Some of you may have heard the news that my younger sister Lyz and her husband Braden recently had a baby! Little Ava was born on April 9th into a family filled with love and hope and joy. Beth and I are looking forward to meeting Ava when they come to Southern California this June!
This has brought back so many memories for me! I remember when both of our boys were born, both under circumstances that were both similar and different. Cameron was a day ahead of schedule, and so much of what happened was fast and surprising and beautiful and – speaking only for myself – ever-so-slightly nauseating.
(Note: I mean this in a humorous way that in no way diminishes the beauty of new life. Ask me about the story and I’d be happy to share. I’m almost positive that at some point you’ll point at me and laugh.)
Zachary arrived on exactly the scheduled date, though much of the day was spent waiting. The closing moments weren’t quite as planned, though this was more from an abundance of caution than any kind of scare. I’m happy to tell this story, too!

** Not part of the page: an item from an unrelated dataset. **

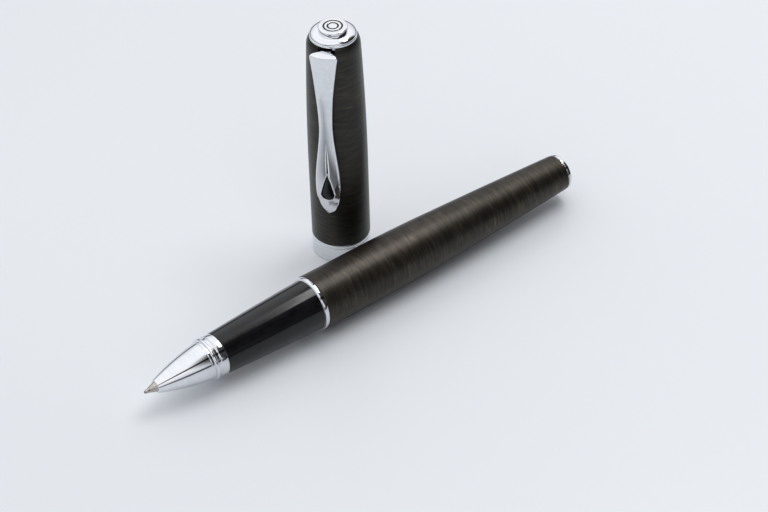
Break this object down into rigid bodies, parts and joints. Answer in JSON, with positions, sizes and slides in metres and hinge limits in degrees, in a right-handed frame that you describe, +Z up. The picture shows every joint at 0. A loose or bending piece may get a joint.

It also brings up a number of memories from my own childhood. Growing up in various suburbs of Los Angeles, I remember riding in my dad’s car – if I remember right, it was an olive green Ford Maverick – with with some kind of news on the radio. And I remember that he had a disturbing number of songs that he could relate to any number of subjects or events or pieces of conversation.
He tells me that this joyful singing came to an abrupt end at some point when – in my ever-youthful innocence – I said to him: “Daddy, please don’t sing.”
And it would be important to note that I now do many of the same things, turning situations or phrases with my children into songs and games and silliness. So far, neither of them have asked me to stop – which tells me they are infinitely better humans than I am.
And isn’t that the hope of us all? If we have the privilege of caring for persons younger than we are, we hope to teach them to be better people than we are. We hope that we might impress upon them the values and priorities that will help them to succeed and to make the world a better place. We hope to aid them in filling out all of our gaps, all of our failures.
We work to give them a foundation on which to build, and we hope that our own experiences and teachings give them footholds from which to reach to the sky.
In a word, we offer them a legacy – not a legacy to be admired and celebrated exclusively (though we may hope for that), but a legacy that is used as that foundation so that they might live into all the hopes we have for them.
Of course, we have benefitted from the legacies of many. We may think of parents or step-parents or grandparents. We may think of teachers or mentors or pastors or directors. We may think of neighbors or friends or celebrities or politicians. We may have been affected in our education, our jobs, our church, or our homes.
I invite you to consider the legacies that have influenced and aided you. I invite you to think about your own legacy. Celebrate that which has made you a better human.
And make a choice. Make a choice to teach and to lead and to influence and to give. Make a choice to love completely and fully. Leave a legacy of love.